At the same time, the reasons why the public holds such generally favorable views of the Court is somewhat less clear.  For example, more than one political scientist has found that most Americans are already realists about judicial decision-making. That is, nearly 60%  of Americans have for some time believed that judicial decision-making at the Court involves something more than just calling balls and strikes – that personal beliefs or some other form of value judgment is central in decision-making by the justices. (To the extent there is any identifiable segment of the population that remains more likely to believe that considerations other than ideological preference matter in judicial decision-making – to believe that judges ever rely on identifiable jurisprudential tools (including principles like stare decisis) in reaching a decision – there seems to be a clear answer: a minority population comprising ideological moderates who hold advanced degrees and pay close attention to the Court.)  Assuming such studies are accurate, this means that some not insubstantial fraction of Americans currently believe both that Supreme Court decision-making is informed by the justices’ personal views, and view the Court quite favorably as a government institution.    

How is it possible to reconcile general public perceptions of the Court as making decisions on value-based (or even ideological) grounds, with general public favorability toward the Court as an institution? At least one study suggests an intriguing answer: the public’s view of the Court’s legitimacy flows not from the perception that the justices act based on (something like) neutral principles, but that the judges decisions are sincerely principled nonetheless. That is, people generally approve of the justices more than, say, members of Congress, because they tend to believe the justices are acting not out of strategic or self-aggrandizing interests (like an elected politician might do), but because they are acting out of genuinely held, good faith beliefs.

So where does this all leave us in assessing the likelihood that one or more theories of post-Kavanaugh judicial illegitimacy will prove accurate?  My preliminary suspicion is that it makes it less likely that either norm-breaking in the Senate or partisan polarization on the bench as such will have a particularly profound effect.  On the norm-breaking front, understanding the existence (and significance) of Senate procedural norms requires a great deal of specific knowledge and attention.  And while there is no doubt that cable television ratings skyrocketed during the Kavanaugh hearings, it is not at all certain (and arguably seems unlikely) that what was driving the public’s attention to Kavanaugh was primarily pent up anger (little expressed by the public at the time) over the failure to accord Merrick Garland a hearing in 2016, or even failure to fully disclose Kavanaugh’s papers in 2018.  Likewise, the concern Justice Kagan (and others) understandably voice – that the public will now see more visible, ideologically-driven divides among the justices – as it turns out seems unlikely to come as news to a majority of the American people (and therefore seems unlikely to change their existing view).  Most Americans already believe the justices act in some measure on the basis of their personal (ideological or other) beliefs.  Indeed, this baseline level of judicial realism might help explain why – while law professors have been troubled for years, before and since Bush v. Gore, by increasingly ideologically driven decision-making – the cases we might find shocking in that respect have had apparently marginal effect on the general public’s view of the Court as an institution.

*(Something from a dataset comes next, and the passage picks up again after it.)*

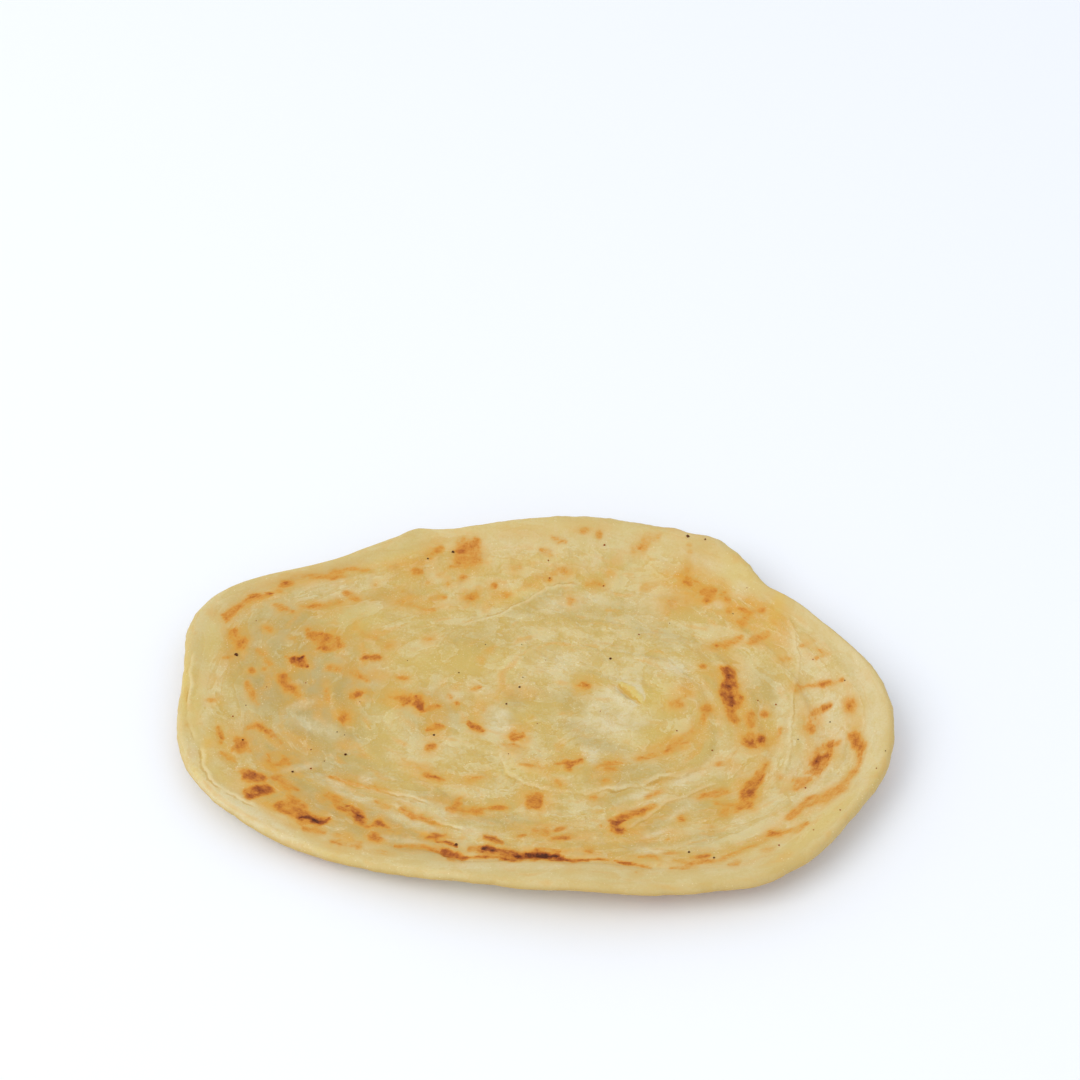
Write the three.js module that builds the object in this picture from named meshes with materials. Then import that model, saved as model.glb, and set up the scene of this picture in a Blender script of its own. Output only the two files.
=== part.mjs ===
// A coiled flaky flatbread: one disc of dough, rolled up as a coil and pressed out by hand.
// Its middle lies flat and its rim lifts all round, most at the back. Millimetres, +Z up.
// The origin is at the middle of its box, on the surface that it lies on.
//
// A place on the bread is given by two numbers. turn is a direction seen from the bread's middle,
// in degrees from +X towards +Y. share is how far out it lies on the straight line from the coil's
// centre to the rim in that direction: 0 at the coil's centre, 1 on the rim.
import * as THREE from "three";

// ---- outline
const HALF_LENGTH = 114.6; // of the smooth oval, before its swells
const HALF_DEPTH = 72.4;
const SQUARENESS = 2.4; // 2 is an ellipse, and more is squarer
const OVAL_TILT = -8.7; // degrees
const COIL_CENTRE = { x: 28, y: 3.6 };
const SWELL_FADE = 5; // the swells belong to the outer part of the bread
const SWELLS = [
  { at: 173.5, spread: 16, out: -6.2 }, // dent in the left end
  { at: 162, spread: 12, out: 5.7 }, // round corner at the back left
  { at: 139, spread: 17, out: -12 }, // hollow stretch at the back left
  { at: 118, spread: 4.2, out: 2.4 }, // small tab on the back edge
  { at: 111, spread: 20, out: -4.7 },
  { at: 55, spread: 26, out: 8 }, // full back, round to the right shoulder
  { at: 46.6, spread: 2.4, out: 1.7 },
  { at: 31, spread: 6.4, out: -4.2 }, // notch under the shoulder
  { at: 17, spread: 15.5, out: -8.4 }, // flat stretch down to the right end
  { at: -25, spread: 9.7, out: -3.8 },
  { at: -47, spread: 4.4, out: 1.4 }, // corner at the front right
];

// ---- section
const THICKNESS = 4.6;
const RIM_SWELL = 0.5; // how much thicker the unflaky border is
const FLAT_SHARE = 0.52; // the underside touches the surface up to here
const RIM_LIFT = [10.5, 10, 14, 8.5, 6, 5, 9.5, 8]; // underside of the rim, every 45 degrees of turn
const RIM_WAVES = [
  { count: 9, height: 0.45, shift: 40 },
  { count: 14, height: 0.3, shift: 110 },
];

// ---- relief of the top face
const COIL_TURNS = 5.4;
const COIL_START = { from: 0.04, to: 0.2 }; // the steps grow between these shares
const COIL_STEP = 0.55; // height of each turn's edge over the next turn out
const COIL_WANDER = [
  { count: 2, amount: 0.16, shift: 35 },
  { count: 5, amount: 0.09, shift: 80 },
  { count: 9, amount: 0.03, shift: 10 },
];
const CLIFF_PART = 0.3; // part of a turn's width that its edge takes to drop
const BORDER_SHARES = [0.93, 0.9, 0.89, 0.92, 0.965, 0.93, 0.87, 0.885]; // where the smooth border starts
const BORDER_BLEND = 0.06; // how far inside it the coil's steps end
const EDGE_SOFTNESS = 1.8; // half the width that a layer's edge takes to drop
const STEP_ABOVE = 0.7; // part of a layer edge's height that stands up, the rest being a dip outside it
const FEATURE_FADE = 0.12; // part of its run over which a layer edge or crease fades at each end
const LAYER_EDGES = [
  // each runs from turn `from` to turn `to`, through these evenly spaced shares
  { from: -146, to: -28, shares: [0.36, 0.45, 0.48, 0.48, 0.45, 0.42, 0.44], step: 1.2, fade: 12 }, // flap
  { from: -70, to: -34, shares: [0.66, 0.53, 0.51], step: 0.6, fade: 7 }, // sheet outside the flap
  { from: -26, to: 24, shares: [0.66, 0.65, 0.63, 0.67, 0.78, 0.9], step: 1.3, fade: 9 }, // right fold
  { from: 78, to: 142, shares: [0.7, 0.69, 0.61, 0.55, 0.51, 0.51], step: 1, fade: 9 }, // back left sheet
  { from: 170, to: 190, shares: [0.98, 0.975, 0.96], step: 0.8, fade: 5 }, // left lip
  { from: 190, to: 208, shares: [0.95, 0.975, 0.95], step: 1, fade: 5 }, // front left lip
  { from: -158, to: -134, shares: [0.735, 0.7, 0.665, 0.66], step: 0.8, fade: 7 }, // front left flakes
  { from: -142, to: -116, shares: [0.72, 0.74, 0.75], step: 0.7, fade: 6 },
];
const CREASES = [
  { from: -130, to: -58, shares: [0.89, 0.87, 0.905, 0.84, 0.85, 0.85, 0.89], deep: 1.3, wide: 2 }, // front
  { from: -60, to: 20, shares: [0.89, 0.9, 0.93, 0.93], deep: 0.5, wide: 3 }, // inside the border, right
  { from: 110, to: 165, shares: [0.9, 0.91, 0.94], deep: 0.5, wide: 3 }, // inside the border, back left
];
const TEAR = { x: 30.4, y: 8.6, length: 8.5, wide: 2.2, deep: 1.5, heading: -40 };

// ---- how finely it is faceted
const TURN_STEPS = 96;
const TOP_RINGS = 45;
const RIM_STEPS = 5;
const UNDER_RINGS = 6;

const radians = THREE.MathUtils.degToRad;
const bell = (distance, spread) => Math.exp(-((distance / spread) ** 2));
const sine = (degrees) => Math.sin(radians(degrees));
const ramp = THREE.MathUtils.smoothstep;

// The angle from one turn to another, the short way round.
function turnBetween(from, to) {
  return ((((to - from + 180) % 360) + 360) % 360) - 180;
}

// A turn as part of the whole circle, from 0 to 1.
function wholeTurn(turn) {
  return turn / 360 - Math.floor(turn / 360);
}

// A smooth curve through evenly spaced values, at u from 0 to 1.
function smoothThrough(values, u, closed = false) {
  const last = values.length - 1;
  const spans = closed ? values.length : last;
  const place = THREE.MathUtils.clamp(u, 0, 1) * spans;
  const first = Math.min(Math.floor(place), spans - 1);
  const value = (index) =>
    closed ? values[(index + values.length) % values.length] : values[Math.min(Math.max(index, 0), last)];
  const [a, b, c, d] = [-1, 0, 1, 2].map((step) => value(first + step));
  const t = place - first;
  return b + 0.5 * t * (c - a + t * (2 * a - 5 * b + 4 * c - d + t * (3 * (b - c) + d - a)));
}

// A tilted, slightly square oval: the distance from its middle to its edge in one direction.
function ovalRadius(turn) {
  const angle = radians(turn - OVAL_TILT);
  const across = Math.abs(Math.cos(angle) / HALF_LENGTH) ** SQUARENESS;
  const along = Math.abs(Math.sin(angle) / HALF_DEPTH) ** SQUARENESS;
  return (across + along) ** (-1 / SQUARENESS);
}

// How far the rim stands outside the oval, or inside it.
function swellAt(turn) {
  const parts = SWELLS.map(({ at, spread, out }) => out * bell(turnBetween(at, turn), spread));
  return parts.reduce((sum, out) => sum + out, 0);
}

// The distance from the coil's centre to the oval's edge.
function reach(turn) {
  const radius = ovalRadius(turn);
  const x = radius * Math.cos(radians(turn));
  const y = radius * Math.sin(radians(turn));
  return Math.hypot(x - COIL_CENTRE.x, y - COIL_CENTRE.y);
}

// Where a place lies, seen from above. The swells die out away from the rim.
function plan(turn, share) {
  const radius = ovalRadius(turn) * share + swellAt(turn) * share ** SWELL_FADE;
  return {
    x: COIL_CENTRE.x * (1 - share) + radius * Math.cos(radians(turn)),
    y: COIL_CENTRE.y * (1 - share) + radius * Math.sin(radians(turn)),
  };
}

// Underside: flat in the middle, then curving up to the rim's own height.
function underside(turn, share) {
  const out = Math.max(0, (share - FLAT_SHARE) / (1 - FLAT_SHARE));
  let lift = smoothThrough(RIM_LIFT, wholeTurn(turn), true);
  for (const { count, height, shift } of RIM_WAVES) lift += height * sine(count * turn + shift);
  return lift * out * out * (2 - out);
}

function borderShare(turn) {
  return smoothThrough(BORDER_SHARES, wholeTurn(turn), true);
}

// How much of a layer edge or crease is there at a turn: it fades in and out at its ends.
function presence(feature, turn) {
  const span = feature.to - feature.from;
  const middle = feature.from + span / 2;
  const u = 0.5 + turnBetween(middle, turn) / span;
  return { u, amount: ramp(u, 0, FEATURE_FADE) * (1 - ramp(u, 1 - FEATURE_FADE, 1)) };
}

// The coil's turns lie like roof tiles, each a little over the next one out.
function coilRelief(turn, share) {
  let phase = COIL_TURNS * share + turn / 360;
  for (const { count, amount, shift } of COIL_WANDER) phase += amount * sine(count * turn + shift);
  const part = phase - Math.floor(phase);
  const climb = 1 - CLIFF_PART;
  const height = part < climb ? part / climb : 1 - ramp(part, climb, 1);
  const border = borderShare(turn);
  const started = ramp(share, COIL_START.from, COIL_START.to);
  const here = started * (1 - ramp(share, border - BORDER_BLEND, border));
  return COIL_STEP * (height - 0.5) * here;
}

function layerEdgeRelief(turn, share) {
  let height = 0;
  for (const edge of LAYER_EDGES) {
    const { u, amount } = presence(edge, turn);
    if (amount <= 0) continue;
    const beyond = (share - smoothThrough(edge.shares, u)) * reach(turn);
    const inner = Math.exp(Math.min(0, beyond) / edge.fade);
    const outer = Math.exp(-Math.max(0, beyond) / (edge.fade / 2));
    const over = 1 - ramp(beyond, -EDGE_SOFTNESS, EDGE_SOFTNESS);
    height += edge.step * amount * (over * STEP_ABOVE * inner - (1 - over) * (1 - STEP_ABOVE) * outer);
  }
  return height;
}

function creaseRelief(turn, share) {
  let height = 0;
  for (const crease of CREASES) {
    const { u, amount } = presence(crease, turn);
    if (amount <= 0) continue;
    const beyond = (share - smoothThrough(crease.shares, u)) * reach(turn);
    height -= crease.deep * amount * bell(beyond, crease.wide);
  }
  return height;
}

// The short tear in the top skin at the coil's centre.
function tearRelief({ x, y }) {
  const heading = radians(TEAR.heading);
  const along = (x - TEAR.x) * Math.cos(heading) + (y - TEAR.y) * Math.sin(heading);
  const across = (y - TEAR.y) * Math.cos(heading) - (x - TEAR.x) * Math.sin(heading);
  return -TEAR.deep * bell(along, TEAR.length / 2) * bell(across, TEAR.wide);
}

// The border is smooth, and a little thicker than the flaky part inside it.
function borderRelief(turn, share) {
  const border = borderShare(turn);
  return RIM_SWELL * bell(share - (1 + border) / 2, (1 - border) / 2);
}

function topFace(turn, share) {
  const relief =
    coilRelief(turn, share) +
    layerEdgeRelief(turn, share) +
    creaseRelief(turn, share) +
    borderRelief(turn, share) +
    tearRelief(plan(turn, share));
  return underside(turn, share) + THICKNESS + relief;
}

// One ring of corners round the bread. shareAt gives its share at each turn, and level is 1 on the
// top face, 0 on the underside and between them on the round edge.
function ring(shareAt, level) {
  const corners = [];
  for (let step = 0; step < TURN_STEPS; step += 1) {
    const turn = (360 * step) / TURN_STEPS;
    const share = shareAt(turn);
    const { x, y } = plan(turn, share);
    const z = THREE.MathUtils.lerp(underside(turn, share), topFace(turn, share), level);
    corners.push(x, y, z);
  }
  return corners;
}

// The section's stations from the coil's centre over the top, round the edge and back underneath.
function rings() {
  const edgeRadius = THICKNESS / 2;
  const shareBack = (inset) => (turn) => 1 - inset / reach(turn);
  const all = [];
  for (let step = 1; step <= TOP_RINGS; step += 1) {
    all.push(ring((turn) => (step / TOP_RINGS) * shareBack(edgeRadius)(turn), 1));
  }
  for (let step = 1; step < RIM_STEPS; step += 1) {
    const angle = 90 - (180 * step) / RIM_STEPS;
    const inset = edgeRadius * (1 - Math.cos(radians(angle)));
    all.push(ring(shareBack(inset), 0.5 + 0.5 * sine(angle)));
  }
  for (let step = 0; step <= UNDER_RINGS; step += 1) {
    const inward = step / UNDER_RINGS;
    all.push(ring((turn) => THREE.MathUtils.lerp(shareBack(edgeRadius)(turn), FLAT_SHARE, inward), 0));
  }
  return all;
}

// Triangles between the rings, and a fan at the coil's centre on each face.
function breadGeometry() {
  const stations = rings();
  const corners = stations.flat();
  const triangles = [];
  const corner = (station, step) => station * TURN_STEPS + (step % TURN_STEPS);
  const topCentre = corners.length / 3;
  const underCentre = topCentre + 1;
  const last = stations.length - 1;
  corners.push(COIL_CENTRE.x, COIL_CENTRE.y, topFace(0, 0));
  corners.push(COIL_CENTRE.x, COIL_CENTRE.y, 0);
  for (let step = 0; step < TURN_STEPS; step += 1) {
    triangles.push(topCentre, corner(0, step), corner(0, step + 1));
    for (let station = 0; station < last; station += 1) {
      const [a, b] = [corner(station, step), corner(station, step + 1)];
      const [c, d] = [corner(station + 1, step), corner(station + 1, step + 1)];
      triangles.push(a, c, d, a, d, b);
    }
    triangles.push(underCentre, corner(last, step + 1), corner(last, step));
  }
  const geometry = new THREE.BufferGeometry();
  geometry.setAttribute("position", new THREE.Float32BufferAttribute(corners, 3));
  geometry.setIndex(triangles);
  return geometry;
}

// The origin goes to the middle of the box, on the surface under the bread.
function centred(geometry) {
  geometry.computeBoundingBox();
  const middle = geometry.boundingBox.getCenter(new THREE.Vector3());
  geometry.translate(-middle.x, -middle.y, 0);
  geometry.computeVertexNormals();
  return geometry;
}

const bakedDough = new THREE.MeshStandardMaterial({ color: 0xd8be7c, roughness: 0.6, metalness: 0 });

const flatbread = new THREE.Mesh(centred(breadGeometry()), bakedDough);
flatbread.name = "flatbread";

const part = new THREE.Group();
part.add(flatbread);

export default part;
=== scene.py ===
import math

import bpy
import numpy as np
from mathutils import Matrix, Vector


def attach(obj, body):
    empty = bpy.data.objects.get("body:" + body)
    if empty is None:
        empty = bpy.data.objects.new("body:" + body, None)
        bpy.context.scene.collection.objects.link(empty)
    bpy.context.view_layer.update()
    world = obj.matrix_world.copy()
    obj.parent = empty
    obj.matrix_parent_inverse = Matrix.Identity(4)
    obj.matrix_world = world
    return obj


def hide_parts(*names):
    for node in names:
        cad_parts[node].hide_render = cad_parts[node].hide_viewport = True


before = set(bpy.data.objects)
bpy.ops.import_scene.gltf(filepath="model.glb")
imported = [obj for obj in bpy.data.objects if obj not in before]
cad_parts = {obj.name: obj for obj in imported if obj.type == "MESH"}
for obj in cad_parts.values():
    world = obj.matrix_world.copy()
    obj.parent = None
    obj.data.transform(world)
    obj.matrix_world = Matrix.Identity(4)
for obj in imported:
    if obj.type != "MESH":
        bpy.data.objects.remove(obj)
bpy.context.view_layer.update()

MM = 0.001

# ---- outline, as in the solid
HALF_LENGTH = 114.6
HALF_DEPTH = 72.4
SQUARENESS = 2.4
OVAL_TILT = -8.7
COIL_CENTRE = (28.0, 3.6)
SWELL_FADE = 5
SWELLS = [  # at this turn, with this spread in degrees, so far out in mm
    (173.5, 16, -6.2),
    (162, 12, 5.7),
    (139, 17, -12),
    (118, 4.2, 2.4),
    (111, 20, -4.7),
    (55, 26, 8),
    (46.6, 2.4, 1.7),
    (31, 6.4, -4.2),
    (17, 15.5, -8.4),
    (-25, 9.7, -3.8),
    (-47, 4.4, 1.4),
]

# ---- section, as in the solid
THICKNESS = 4.6
EDGE_RADIUS = THICKNESS / 2
RIM_SWELL = 0.5
FLAT_SHARE = 0.52
RIM_LIFT = [10.5, 10, 14, 8.5, 6, 5, 9.5, 8]
RIM_WAVES = [(9, 0.45, 40), (14, 0.3, 110)]  # waves round the rim, their height and their shift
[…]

That brings us to the third significant legitimacy concern arising out of the Kavanaugh confirmation battle – the extent to which some significant fraction of the public developed and maintains the view that Kavanaugh’s particular behavior – either historically, or during the confirmation process, or some combination of the two – raises doubts about his personal sincerity or good faith.  For while a majority of Americans may not be troubled to find justices deciding cases based in part on their genuinely held political beliefs, Americans may be significantly more troubled if they suspect that considerations are in play – like a disbelief in the justice’s stated reasons, or a belief that the justice is motivated instead by a sense of personal grievance or partisan revenge.  Among legitimacy concerns going forward, this seems to me what makes Kavanaugh so potentially significant.  For there is some indication that the public did not especially believe him.  Compare the Clarence Thomas/Anita Hill hearings.  According to a CBS News/N.Y. Times poll conducted days before Hill testified, 47% of Americans thought the accusations against Thomas were not true, while 21% thought they were. After her testimony was broadcast, the same poll found that an even greater share doubted Hill’s accusations (54% untrue to 27% true).  By the day before the final Senate vote, 58% of Americans favored Thomas’ confirmation according to Gallup’s poll. This time around, after the hearings in which both Ford and Kavanaugh testified, polling indicated that while 45% of Americans said they now believed Ford (up from 32% before her testimony), only 33% said they believed Kavanaugh. Before the allegations of sexual misconduct, 39% of Americans opposed Kavanaugh’s confirmation. In a poll conducted in the days before the final Senate vote, 51% of Americans opposed him. 

Assessing judicial legitimacy is a tricky thing, even in ordinary times.  And it is frightening indeed to contemplate what is likely to come for the Court in an era when advocates of “constitutional hardball” seem to be multiplying.  So perhaps this exercise is nothing more than an attempt to avoid focusing on the worst possible outcomes here.  On the other hand, if something worse is coming, I want to understand why.  And for those who are contemplating constitutional hardball – or anti-hardball, even better, as a next step – we should take some care to aim at the right targets.